Big Bone Lick State Park is located at Big Bone in Boone County, Kentucky. The name of the park comes from the Pleistocene megafauna fossils found there. Mammoths are believed to have been drawn to this location by a salt lick deposited around the sulfur springs.  Other animals including forms of bison, caribou, deer, elk, horse, mastodon, moose, musk ox, peccary, ground sloths, wolves, black bears, stag moose, saber-toothed cats, and possibly tapir also grazed the vegetation and salty earth around the springs that the animals relied on for their diet. One mastodon bone was unearthed here with a noticeable cut mark on it, implying that the Clovis people lived in the area thousands of years ago. The area near the springs was very soft and marshy causing many animals to become stuck with no way to escape. It bills itself as "the birthplace of American paleontology", a term which dates from the 1807 expedition by William Clark undertaken at the direction of President Thomas Jefferson. In Nicholas Cresswell's journal, dated 1774 to 1777, he records a visit in 1775 to what was then called "Elephant Bone Lick." In this account, Cresswell describes finding several bones of "prodigious size", as well as tusk fragments, and teeth—one weighing approximately 10 pounds. While he assumed the bones were from ancient elephants, the local native traditions claimed the bones to be those of white buffaloes that had been poisoned by the salty water.

In 2002, the National Park Service designated Big Bone Lick State Park as an official Lewis and Clark Heritage Trail Site. The park was also listed in 1972 on the National Register of Historic Places and was further listed as a National Natural Landmark in February 2009.

Activities and amenities
The visitors center (opened 2004) features indoor and outdoor exhibits of fossils, American art, and a 1,000 pound mastodon skull as well as a gift shop.

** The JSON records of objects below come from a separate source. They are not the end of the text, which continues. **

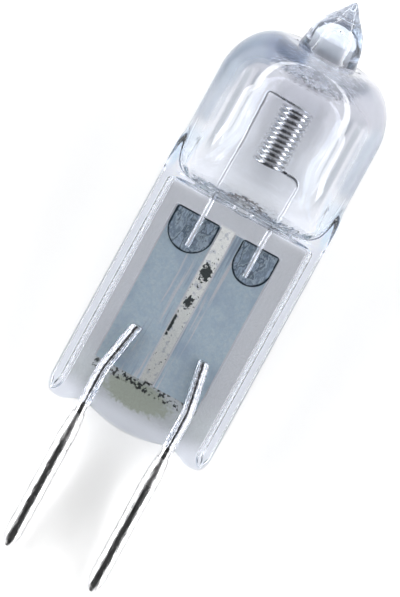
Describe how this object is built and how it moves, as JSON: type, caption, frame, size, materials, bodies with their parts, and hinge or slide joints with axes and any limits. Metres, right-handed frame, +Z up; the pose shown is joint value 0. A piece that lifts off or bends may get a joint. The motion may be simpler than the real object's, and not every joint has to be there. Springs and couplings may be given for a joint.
{
  "type": "halogen capsule bulb",
  "caption": "Two-pin halogen capsule bulb: clear quartz capsule with a sealed exhaust tip, flat pinch seal with foils, and a coiled filament standing along its axis.",
  "frame": {"origin": "middle of the bounding box at its bottom, on the surface that the lamp rests on", "axes": "+Y along the lamp as it lies, from the contact pins towards the exhaust tip; +X across the two pins; +Z up, out of the front face of the pinch. The lamp's own axis rises 9.62 degrees towards +Y, because it rests on the two pin tips and the back of its neck"},
  "size_m": [0.012, 0.0426, 0.0122],
  "materials": {
    "quartz_glass": "gloss",
    "tungsten": "satin",
    "molybdenum_foil": "satin",
    "weld_tab": "satin",
    "molybdenum_lead": "satin",
    "plated_pin": "gloss"
  },
  "bodies": {
    "root": {"glass_envelope": "quartz_glass", "filament": "tungsten", "foil_left": "molybdenum_foil", "foil_right": "molybdenum_foil", "weld_tab_left": "weld_tab", "weld_tab_right": "weld_tab", "outer_lead_left": "molybdenum_lead", "outer_lead_right": "molybdenum_lead", "contact_pin_left": "plated_pin", "contact_pin_right": "plated_pin"}
  },
  "joints": []
}
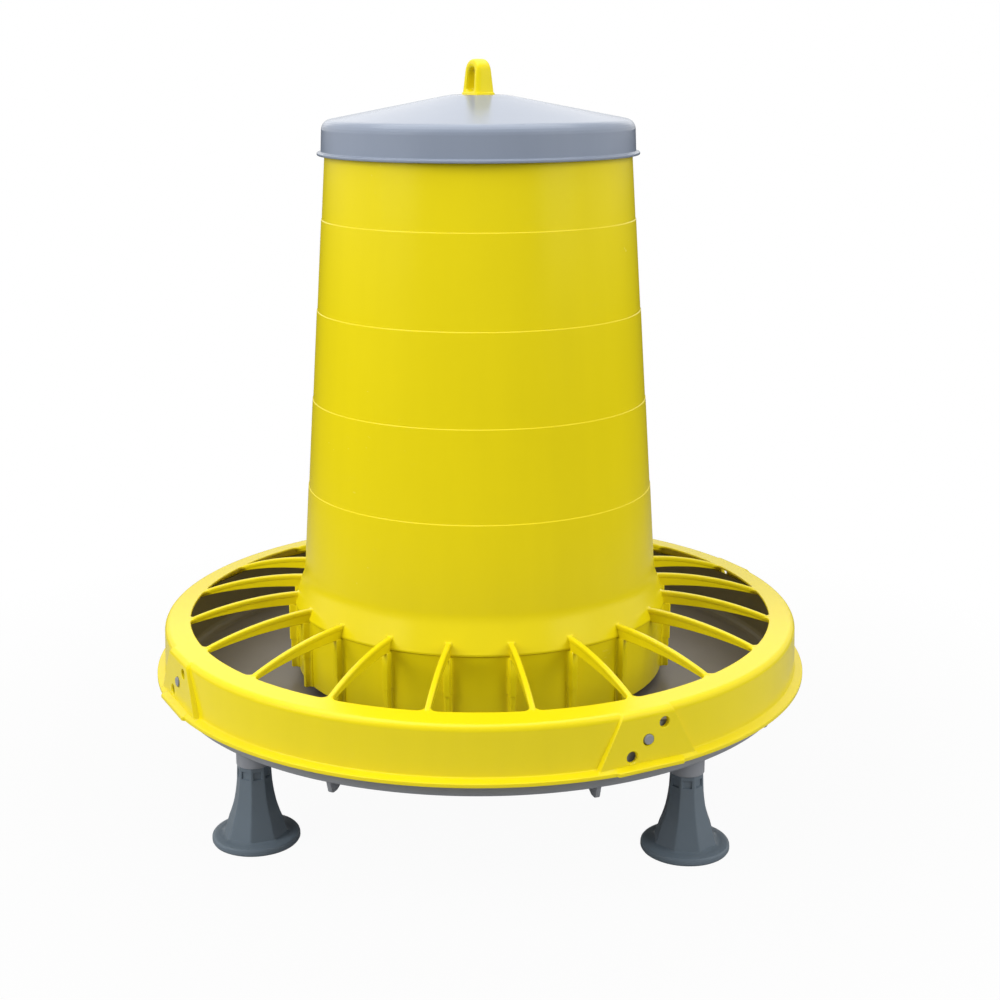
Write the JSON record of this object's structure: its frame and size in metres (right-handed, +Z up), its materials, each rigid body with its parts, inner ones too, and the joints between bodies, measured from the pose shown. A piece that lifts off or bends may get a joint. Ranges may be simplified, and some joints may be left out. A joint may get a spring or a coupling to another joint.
{
  "type": "poultry feeder",
  "caption": "Round poultry feeder: a tapered hopper with a lid and hanging eye, joined by arched ribs to a ring over a feed pan that stands on short feet.",
  "frame": {"origin": "on the floor, on the hopper's axis", "axes": "+Z up along the hopper's axis, +X and +Y through two of the ring's four flat pads; the front is towards -Y, the eye's slot looks along X"},
  "size_m": [0.471, 0.471, 0.51],
  "materials": {
    "yellow_plastic": "semi-gloss moulded yellow plastic",
    "lid_plastic": "semi-gloss moulded blue-grey plastic",
    "pan_plastic": "satin moulded grey plastic",
    "foot_plastic": "semi-gloss moulded dark grey plastic"
  },
  "bodies": {
    "root": {"hopper": "yellow_plastic", "hanger": "yellow_plastic", "ring": "yellow_plastic", "lid": "lid_plastic", "lid_side": "lid_plastic", "pan": "pan_plastic", "pan_cone": "pan_plastic", "pan_wall": "pan_plastic", "rib_01": "yellow_plastic", "rib_02": "yellow_plastic", "rib_03": "yellow_plastic", "rib_04": "yellow_plastic", "rib_05": "yellow_plastic", "rib_06": "yellow_plastic", "rib_07": "yellow_plastic", "rib_08": "yellow_plastic", "rib_09": "yellow_plastic", "rib_10": "yellow_plastic", "rib_11": "yellow_plastic", "rib_12": "yellow_plastic", "rib_13": "yellow_plastic", "rib_14": "yellow_plastic", "rib_15": "yellow_plastic", "rib_16": "yellow_plastic", "rib_17": "yellow_plastic", "rib_18": "yellow_plastic", "rib_19": "yellow_plastic", "rib_20": "yellow_plastic", "foot_front_left": "foot_plastic", "foot_front_right": "foot_plastic", "foot_rear_right": "foot_plastic", "foot_rear_left": "foot_plastic"}
  },
  "joints": []
}
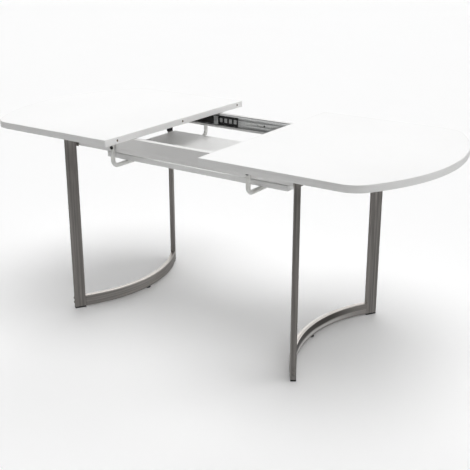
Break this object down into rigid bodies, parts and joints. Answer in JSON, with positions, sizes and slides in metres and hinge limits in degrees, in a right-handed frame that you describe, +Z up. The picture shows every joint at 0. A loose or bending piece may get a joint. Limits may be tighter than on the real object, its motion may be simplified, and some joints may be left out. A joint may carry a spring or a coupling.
{
  "type": "extending dining table",
  "caption": "Extending dining table, shown open: bowed-end white top in two halves on ball-bearing runners, steel legs with curved foot bars, storage board on rods.",
  "frame": {"origin": "on the floor, under the middle of the apron frame", "axes": "+X along the table, the way the right half pulls out; +Y across it, away from the front apron; +Z up"},
  "size_m": [1.788, 0.842, 0.75],
  "materials": {
    "white_board": "white satin lacquer on board",
    "white_paint": "white powder coat",
    "brushed_steel": "brushed along the tubes",
    "zinc_steel": "bright zinc plate",
    "black_plastic": "satin black",
    "black_steel": "black lacquer"
  },
  "bodies": {
    "frame": {"apron_front": "white_board", "apron_back": "white_board", "end_rail_left": "brushed_steel", "end_rail_right": "brushed_steel", "leg_plate_front_left": "brushed_steel", "leg_plate_front_right": "brushed_steel", "leg_plate_back_left": "brushed_steel", "leg_plate_back_right": "brushed_steel", "leg_post_front_left": "brushed_steel", "leg_post_front_right": "brushed_steel", "leg_post_back_left": "brushed_steel", "leg_post_back_right": "brushed_steel", "foot_pad_front_left": "black_plastic", "foot_pad_front_right": "black_plastic", "foot_pad_back_left": "black_plastic", "foot_pad_back_right": "black_plastic", "foot_screw_front_left_low": "brushed_steel", "foot_screw_front_left_high": "brushed_steel", "foot_screw_front_right_low": "brushed_steel", "foot_screw_front_right_high": "brushed_steel", "foot_screw_back_left_low": "brushed_steel", "foot_screw_back_left_high": "brushed_steel", "foot_screw_back_right_low": "brushed_steel", "foot_screw_back_right_high": "brushed_steel", "foot_bar_left": "brushed_steel", "foot_bar_right": "brushed_steel", "foot_bar_glide_left": "black_plastic", "foot_bar_glide_right": "black_plastic", "storage_rod_left": "white_paint", "storage_rod_right": "white_paint", "rod_screw_front_left": "black_plastic", "rod_screw_front_right": "black_plastic", "rod_screw_back_left": "black_plastic", "rod_screw_back_right": "black_plastic", "runner_channel_front": "zinc_steel", "runner_channel_back": "zinc_steel", "runner_screw_front": "zinc_steel", "runner_screw_back": "zinc_steel"},
    "left_half": {"table_top_left": "white_board", "seam_catch_left": "black_plastic", "runner_member_front_left": "zinc_steel", "runner_member_back_left": "zinc_steel", "runner_angle_front_left": "black_steel", "runner_angle_back_left": "black_steel"},
    "right_half": {"table_top_right": "white_board", "seam_catch_right": "black_plastic", "runner_member_front_right": "zinc_steel", "runner_member_back_right": "zinc_steel", "runner_angle_front_right": "black_steel", "runner_angle_back_right": "black_steel", "alignment_pin_front": "zinc_steel", "alignment_pin_middle": "zinc_steel", "alignment_pin_back": "zinc_steel"},
    "cage_front_left": {"runner_cage_front_left": "black_plastic"},
    "cage_front_right": {"runner_cage_front_right": "black_plastic"},
    "cage_back_left": {"runner_cage_back_left": "black_plastic"},
    "cage_back_right": {"runner_cage_back_right": "black_plastic"},
    "shelf": {"storage_shelf": "white_board"}
  },
  "joints": [
    {"name": "left_half_slide", "type": "slide", "parent": "frame", "child": "left_half", "axis": [1, 0, 0], "range_m": [0, 0.19675]},
    {"name": "right_half_slide", "type": "slide", "parent": "frame", "child": "right_half", "axis": [-1, 0, 0], "range_m": [0, 0.19675]},
    {"name": "cage_front_left_slide", "type": "slide", "parent": "frame", "child": "cage_front_left", "axis": [1, 0, 0], "range_m": [0, 0.0984]},
    {"name": "cage_front_right_slide", "type": "slide", "parent": "frame", "child": "cage_front_right", "axis": [-1, 0, 0], "range_m": [0, 0.0984]},
    {"name": "cage_back_left_slide", "type": "slide", "parent": "frame", "child": "cage_back_left", "axis": [1, 0, 0], "range_m": [0, 0.0984]},
    {"name": "cage_back_right_slide", "type": "slide", "parent": "frame", "child": "cage_back_right", "axis": [-1, 0, 0], "range_m": [0, 0.0984]},
    {"name": "shelf_slide", "type": "slide", "parent": "frame", "child": "shelf", "axis": [1, 0, 0], "range_m": [-0.1, 0.06]}
  ],
  "couplings": [
    {"joint": "cage_front_left_slide", "follows": "left_half_slide", "ratio": 0.5},
    {"joint": "cage_front_right_slide", "follows": "right_half_slide", "ratio": 0.5},
    {"joint": "cage_back_left_slide", "follows": "left_half_slide", "ratio": 0.5},
    {"joint": "cage_back_right_slide", "follows": "right_half_slide", "ratio": 0.5}
  ]
}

The park features several nature trails, including a Discovery Trail that includes a boardwalk around a marsh bog diorama with recreations of a woolly mammoth, a mastodon, a ground sloth, bison, and scavengers feeding on carcasses and skeletal remains. The Discovery Trail winds through several habitats, including grassland, wetland and savanna, and is accessible to the physically challenged.

A small bison herd is also maintained on-site.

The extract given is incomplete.